I was changed when Princess Diana was suddenly and tragically killed. Not because I cared about her, but because the level of public wailing and garment-rending, the piles of teddy bears, the overheated coverage, all kinda freaked me out. It was like grief gone wild. At that point, I checked out of the cult of celebrity.  I totally didn’t get it.

I grieved when John Lennon was shot. I even joined the crowd at the Dakota, where he lived and died, for Yoko’s 10 minutes of silence. But I went to the Dakota, I thought about John Lennon, I shed a tear, I went home. I didn’t camp out by a police barrier and wail, or leave a tear-stained letter on the  sidewalk.

And in addition to the period of communal grief when a national or world figure dies, social networking has  made grief part of the background noise of our lives. We get the outpourings of posts, comments, and videos when public figures die, but we also get the stream of personal little tributes: “it was 10 years ago,” … “miss you every day” …

I don’t object. I’m just observing.

We see symbols of grief on our streets and roadways. Near my home, a girl died when her car hit a tree. This was years ago. Five? Ten? It’s all blurred together, but this entire time, a shrine of flowers and stuffed animals has hung from that tree. The items are changed and refreshed occasionally, but not often. Maybe they change them every year, on the anniversary. I don’t know. For a long time, there was a large stuffed dog, pinned to the tree trunk by its ears, growing filthier and more forlorn as the seasons changed. It was depressing. And not in a good way.

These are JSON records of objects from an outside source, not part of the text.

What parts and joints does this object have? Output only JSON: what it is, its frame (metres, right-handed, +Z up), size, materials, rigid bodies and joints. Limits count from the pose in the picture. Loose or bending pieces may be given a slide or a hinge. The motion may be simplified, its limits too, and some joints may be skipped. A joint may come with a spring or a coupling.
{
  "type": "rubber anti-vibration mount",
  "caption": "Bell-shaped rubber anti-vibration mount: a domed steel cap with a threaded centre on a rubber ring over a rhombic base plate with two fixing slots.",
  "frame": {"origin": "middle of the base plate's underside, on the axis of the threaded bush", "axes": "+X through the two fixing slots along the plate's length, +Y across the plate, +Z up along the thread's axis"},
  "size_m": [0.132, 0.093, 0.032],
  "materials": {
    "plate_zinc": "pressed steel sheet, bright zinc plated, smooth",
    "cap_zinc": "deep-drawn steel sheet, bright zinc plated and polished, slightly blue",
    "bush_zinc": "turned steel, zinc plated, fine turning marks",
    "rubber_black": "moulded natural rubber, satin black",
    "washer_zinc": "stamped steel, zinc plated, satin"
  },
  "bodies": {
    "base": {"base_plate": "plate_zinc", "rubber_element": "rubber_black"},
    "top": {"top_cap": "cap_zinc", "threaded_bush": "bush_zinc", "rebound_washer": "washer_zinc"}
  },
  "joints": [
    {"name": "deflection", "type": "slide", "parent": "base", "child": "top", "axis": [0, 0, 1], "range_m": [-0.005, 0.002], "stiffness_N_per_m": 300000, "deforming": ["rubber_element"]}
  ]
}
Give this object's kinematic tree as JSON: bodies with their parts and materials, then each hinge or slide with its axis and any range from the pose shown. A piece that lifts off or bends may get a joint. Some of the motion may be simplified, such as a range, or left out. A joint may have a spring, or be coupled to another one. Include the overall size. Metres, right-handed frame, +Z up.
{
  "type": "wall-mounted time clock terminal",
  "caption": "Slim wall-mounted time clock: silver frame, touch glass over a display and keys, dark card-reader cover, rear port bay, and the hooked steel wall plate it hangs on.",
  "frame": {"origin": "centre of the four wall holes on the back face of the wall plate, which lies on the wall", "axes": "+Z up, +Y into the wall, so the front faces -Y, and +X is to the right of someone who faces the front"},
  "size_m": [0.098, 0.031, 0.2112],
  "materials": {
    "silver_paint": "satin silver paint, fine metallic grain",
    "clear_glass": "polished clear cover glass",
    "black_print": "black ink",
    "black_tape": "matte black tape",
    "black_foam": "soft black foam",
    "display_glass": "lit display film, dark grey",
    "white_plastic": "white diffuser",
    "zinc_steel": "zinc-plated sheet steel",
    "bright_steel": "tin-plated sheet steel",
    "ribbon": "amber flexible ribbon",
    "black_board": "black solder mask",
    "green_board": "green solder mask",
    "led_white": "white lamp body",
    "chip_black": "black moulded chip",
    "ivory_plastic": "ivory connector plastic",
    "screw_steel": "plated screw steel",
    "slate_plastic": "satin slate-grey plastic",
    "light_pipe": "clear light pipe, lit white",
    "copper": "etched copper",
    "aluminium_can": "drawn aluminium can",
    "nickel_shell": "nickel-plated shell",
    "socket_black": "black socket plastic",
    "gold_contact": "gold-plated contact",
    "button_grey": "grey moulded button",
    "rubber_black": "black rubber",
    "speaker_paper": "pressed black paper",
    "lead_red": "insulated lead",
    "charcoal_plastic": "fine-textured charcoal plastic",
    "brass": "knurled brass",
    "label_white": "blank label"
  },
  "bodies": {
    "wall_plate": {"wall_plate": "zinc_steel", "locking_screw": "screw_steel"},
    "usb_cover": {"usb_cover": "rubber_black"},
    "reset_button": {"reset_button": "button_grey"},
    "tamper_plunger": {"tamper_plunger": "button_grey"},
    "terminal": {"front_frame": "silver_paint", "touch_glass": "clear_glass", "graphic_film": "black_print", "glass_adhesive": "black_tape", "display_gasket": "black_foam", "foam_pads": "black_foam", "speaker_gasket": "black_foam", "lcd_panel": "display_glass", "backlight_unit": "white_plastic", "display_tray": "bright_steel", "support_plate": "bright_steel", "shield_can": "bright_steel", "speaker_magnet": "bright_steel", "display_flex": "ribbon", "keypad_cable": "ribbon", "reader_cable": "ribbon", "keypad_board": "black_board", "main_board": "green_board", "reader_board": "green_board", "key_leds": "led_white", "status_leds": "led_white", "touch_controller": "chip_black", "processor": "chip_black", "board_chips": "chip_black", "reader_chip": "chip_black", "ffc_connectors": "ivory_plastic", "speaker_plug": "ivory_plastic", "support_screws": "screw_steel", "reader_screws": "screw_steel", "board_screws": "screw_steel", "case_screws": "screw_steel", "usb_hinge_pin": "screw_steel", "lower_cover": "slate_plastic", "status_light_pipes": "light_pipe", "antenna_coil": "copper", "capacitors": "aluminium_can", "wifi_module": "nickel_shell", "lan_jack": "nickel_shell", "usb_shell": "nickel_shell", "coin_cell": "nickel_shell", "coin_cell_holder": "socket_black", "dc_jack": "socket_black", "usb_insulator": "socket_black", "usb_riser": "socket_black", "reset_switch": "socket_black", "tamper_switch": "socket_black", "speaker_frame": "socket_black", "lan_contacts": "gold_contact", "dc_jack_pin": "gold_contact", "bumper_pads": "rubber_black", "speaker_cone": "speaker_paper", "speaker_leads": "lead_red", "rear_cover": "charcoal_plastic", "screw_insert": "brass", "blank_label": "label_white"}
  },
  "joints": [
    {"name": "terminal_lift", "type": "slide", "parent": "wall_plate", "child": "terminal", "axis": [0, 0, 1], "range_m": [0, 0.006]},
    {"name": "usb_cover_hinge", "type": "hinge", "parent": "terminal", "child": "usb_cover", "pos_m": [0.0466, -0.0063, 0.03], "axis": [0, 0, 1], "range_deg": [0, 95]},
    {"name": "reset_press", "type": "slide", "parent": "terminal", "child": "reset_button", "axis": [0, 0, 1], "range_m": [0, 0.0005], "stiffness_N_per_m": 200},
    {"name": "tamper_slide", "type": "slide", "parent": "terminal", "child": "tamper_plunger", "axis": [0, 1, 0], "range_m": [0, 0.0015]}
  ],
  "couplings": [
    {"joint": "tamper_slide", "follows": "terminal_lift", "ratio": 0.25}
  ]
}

Something else has been pinned up there now, I think, and is in its own stage of decay.

The Oklahoma City National Memorial & Museum  honors “those who were killed, those who survived and those changed forever” by the 1995 bombing of the  Alfred P. Murrah Federal Building.  I particularly like the Gates of Time, which are an elegant tribute to the moments before and after the fatal explosion . And the museum is remarkable and engrossing.

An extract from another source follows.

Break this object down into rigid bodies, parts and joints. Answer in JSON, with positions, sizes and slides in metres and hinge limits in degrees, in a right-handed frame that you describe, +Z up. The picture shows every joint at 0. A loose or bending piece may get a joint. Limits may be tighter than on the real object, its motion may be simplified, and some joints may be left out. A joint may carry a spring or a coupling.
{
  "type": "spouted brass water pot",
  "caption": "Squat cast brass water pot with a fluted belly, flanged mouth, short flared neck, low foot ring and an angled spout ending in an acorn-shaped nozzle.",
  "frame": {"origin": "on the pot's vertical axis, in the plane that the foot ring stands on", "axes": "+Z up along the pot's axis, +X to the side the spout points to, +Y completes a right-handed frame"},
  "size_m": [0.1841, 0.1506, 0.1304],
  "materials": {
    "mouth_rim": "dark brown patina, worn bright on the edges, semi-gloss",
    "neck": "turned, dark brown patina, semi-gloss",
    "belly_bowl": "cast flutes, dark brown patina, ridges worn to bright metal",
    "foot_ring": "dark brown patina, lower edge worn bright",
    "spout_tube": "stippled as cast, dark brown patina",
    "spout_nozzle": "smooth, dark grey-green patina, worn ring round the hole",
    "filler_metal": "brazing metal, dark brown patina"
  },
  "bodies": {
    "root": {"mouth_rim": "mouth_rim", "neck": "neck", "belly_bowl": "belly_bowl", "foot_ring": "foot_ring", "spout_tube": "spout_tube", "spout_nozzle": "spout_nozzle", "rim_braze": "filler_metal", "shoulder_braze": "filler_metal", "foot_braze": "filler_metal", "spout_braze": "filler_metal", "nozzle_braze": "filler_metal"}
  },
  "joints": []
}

But there’s more. With all due respect to the victims, there is a whole lot of memorializing here. The gates and reflecting pool are the centerpiece, but the other centerpiece is the Field of Empty Chairs. Then there’s the Survivor Wall and the Survivor Tree. Also the Rescuers Orchard. There’s a wall full of colorful messages from children. And there’s The Fence, a small section of what was the original fence around the bomb site, where people still leave mementos and tributes. Two-hundred feet of fence covered with beads and stickers, crosses, cards, notes, wreaths, teddy bears, ID cards…whatever people could part with that would add their voice to the grief for all time. (Or until they clean the fence off and let it all start fresh. And all the mementos are archived)

It’s folk art, but what’s it about? Why are people drawn to a site that is designed to evoke sadness? Why do they feel compelled to enter the sadness?

What purpose do negative emotions serve? Why do we seek them out and why do we seem to need them? We yell at each other online, watch extreme violence, grieve loudly and/or publicly–there must be some reward to all that or we wouldn’t do it. Humans are funny that way.

In pondering this question, I stumbled on the Institute for Dark Tourism Research, which has been in the works for a while and will officially  launch with a symposium in April.

Dark tourism. I hadn’t heard that phrase. The Oklahoma City memorial, is dark tourism. So is Ground Zero. Battlefields. Auschwitz. The London Dungeon.  Alcatraz (one of my favorites).

From institute’s website:

It is only recently that dark tourism, in its various shades, has become widespread and seemingly more popular. Whilst it remains unclear as to whether the proliferation of dark tourism is due to an increased supply of attractions and sites, or whether consumers are demanding more and more of the macabre, media inspired or otherwise, death in touristic form is an increasing feature of the contemporary landscape.

It’s all of a piece, I think.  Yelling on blogs, watching people get blown up, visiting places that make us cry. We are drawn to the dark side, and perhaps more than we used to be. (Maybe? What do you think?)  We seek out ways to feel bad.

Have our lives become so easy that we seek out negative emotions? Are the ordinary scuffles, stories, and tragedies of our everyday lives no longer enough to satiate our need for negativity? Does grief connect us more strongly with others? Are we flooded with some sort of rewarding brain chemical when we experience grief and anger? (I assume anger comes with a dose of adrenalin, but does grief?) Can we become addicted to feelings?

Why have we supersized even negative emotions?